The next day, Trump backed out of the deal and a 35-day partial government shutdown ensued.

Jordan was the ideological leader of the group, and Meadows served as the frontman. Meadows reveled in talking to all forms of media — mainstream, liberal, conservative, TV, print, digital — giving his phone number to just about any reporter who asked.

When he became minority leader in 2019, McCarthy committed himself to making peace with Jordan, to both unify the caucus and to gain an ally who might help him win hard-right votes in a future speaker’s race. He persuaded Jordan to take the ranking Republican spot on the critical Oversight Committee, and eventually the more powerful Judiciary Committee.
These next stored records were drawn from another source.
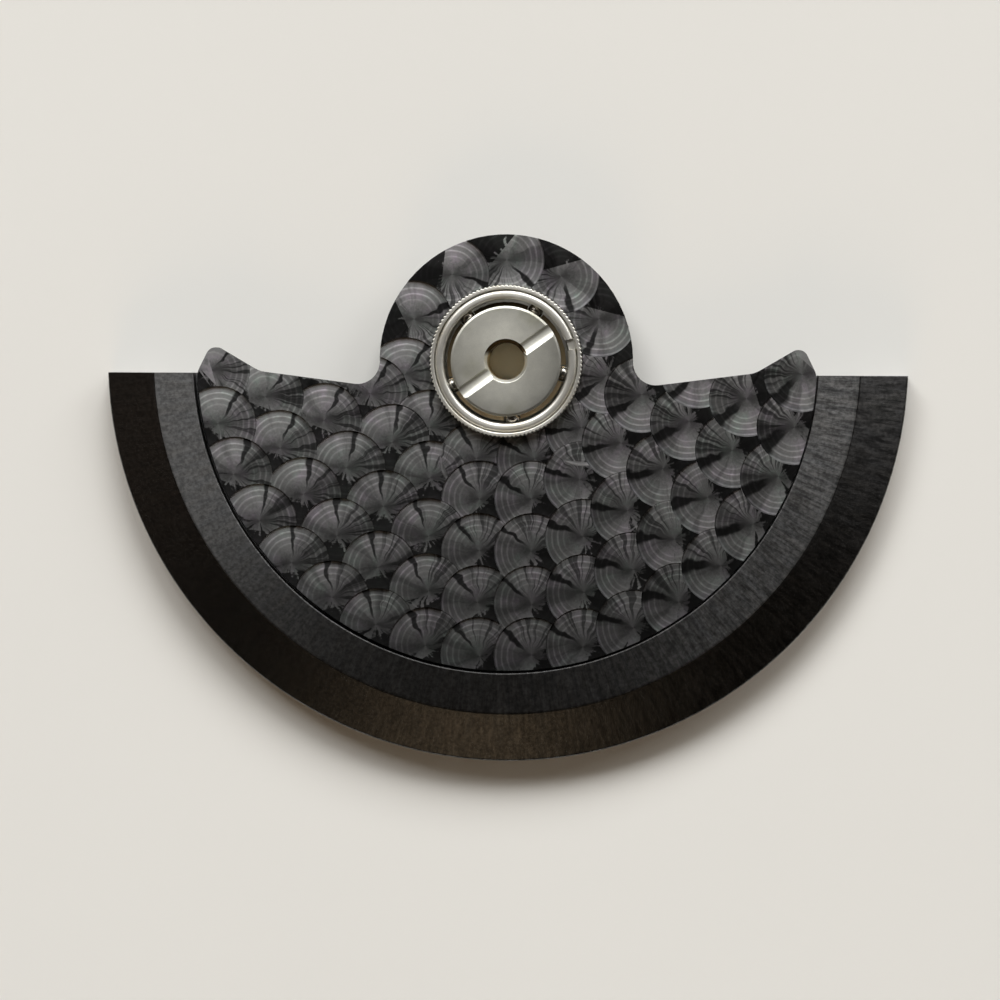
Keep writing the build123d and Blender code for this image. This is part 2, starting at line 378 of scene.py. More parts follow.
plateFinish = {
    "colour": (0.118, 0.118, 0.119, 1),
    "tintA": (0.126, 0.113, 0.130, 1),
    "tintB": (0.110, 0.128, 0.119, 1),
    "tintTurn": (0.42, 0.62),
    "tintFrom": (0.35, 0.80),
    "gloss": 0.17,
    "roughness": (0.50, 0.64),
    "anisotropy": 0.66,
    "smear": (2.6, 4.0, 0.62),
    "fleck": (11.0, 4.0, 0.6),
    "wander": (0.9, 2.0, 0.5),
    "waver": (1.3, 3.0, 0.6),
    "bend": (2.2, 1.0, 0.5),
    "rays": (7.0, 2.0, 0.5),
    "teeth": (3.4, 1.0, 0.5),
    "wedge": (1.7, 3.0, 0.6),
    "groove": (1.0, 2.0, 0.6),
    "warp": 0.22,
    "veer": 0.9,
    "smearShade": (0.65, 1.35),
    "fleckShade": (0.75, 1.25),
    "fan": (0.60, 1.30),
    "fanAngle": 98.0,
    "paintedFall": (0.88, -0.006, 0.0745, 0.019),
    "edge": 0.014,
    # Where the cut runs out
    "cutSmear": 0.252,
    "cutTeeth": 0.462,
    "cutFleck": 0.126,
    "cutFrom": (0.62, 0.69),
    "uncutPaintedShade": 0.08,
    # Painted shade that stands in for dark reflections: wedges, the slit, streaks on one side of it, and the
    # scale's darker middle
    "wedges": ((0.32, 0.60), (0.49, 1.0)),
    "wedgeSide": -0.10,
    "wedgeFleck": 0.06,
    "slitWidth": (0.17, 0.032),
    "slitUneven": (0.2, 1.8),
    "slitWander": (-0.20, 0.20),
    "slit": ((0.32, 0.06), (0.68, 1.0)),
    "streaks": ((0.40, 0.24), (0.54, 1.0)),
    "streakSide": -1.7,
    "streakShade": 0.86,
    "middle": (0.25, 0.61),
    "middleFleck": 0.30,
    "middleShade": 0.50,
    # Rings and grooves of the cutter, and the painted highlight on the rings
    "ringPitch": 0.19,
    "ringWander": (-0.35, 0.35),
    "rings": ((0.0, 0.2), (0.20, 1.0), (0.55, 0.1), (1.0, 0.2)),
    "ringFrom": (0.30, 0.75),
    "ringUneven": (0.2, 1.6),
    "ringPaintedHighlight": (0.96, 2.05),
    "ringHeight": 0.008,
    "grooveHeight": 0.0012,
    "grooveCount": 22.0,
    "fleckHeight": 1.2,
}


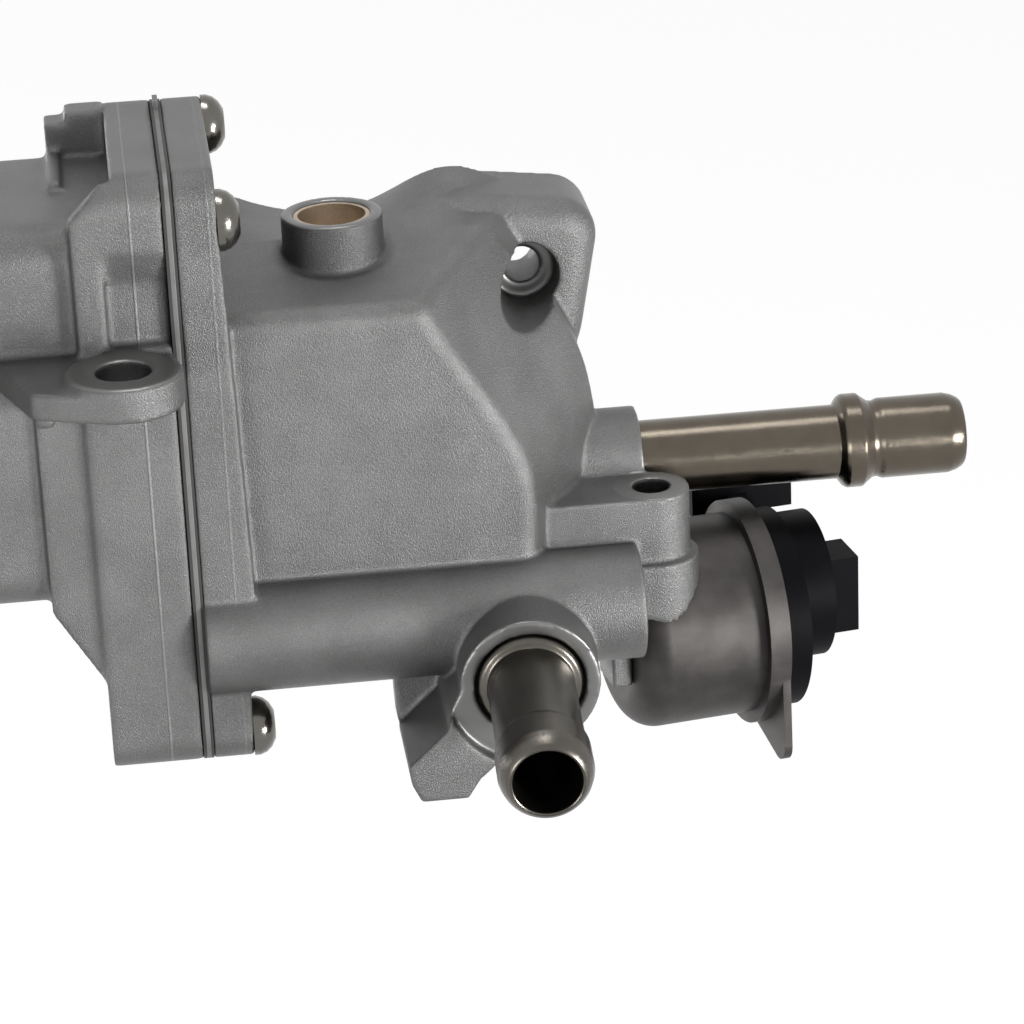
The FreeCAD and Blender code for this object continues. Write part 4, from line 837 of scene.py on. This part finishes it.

But McCarthy went further and started inviting Jordan to the type of leadership meetings that previous GOP leaders forbade the staunch conservative from entering. A trust developed, and that was on full display during his battle for speaker.

After McCarthy failed on the first vote Tuesday, Jordan delivered a nominating speech on his behalf.

“The toughest times in life are when you get knocked down,” Jordan said, looking to the center of the chamber where the archconservatives usually gather. “The question is, can you come back? And I’ve always seen him be able to do that. We need to rally around him.”

All week Jordan’s allies served as go-betweens, such as Thursday morning when Massie went into full sprint into the Meadows-DeMint townhouse to deliver a message to the GOP defectors.

Though a past participant in coup attempts against his own leaders, Massie stuck with McCarthy and Jordan. As a result, Massie may end up with a slot on a new committee to investigate the Justice Department, as conservatives have demanded.

Seven years ago, with Meadows and Jordan united against him, McCarthy’s speaker bid got rejected. With Jordan in his camp this time, and Meadows several blocks away, McCarthy finally eked out the win to claim the speaker’s gavel.

And the next few months could be awkward, for such close friends, if the guests at Meadows’ townhouse keep trying to plot to undermine the new speaker and his wingman, Jordan.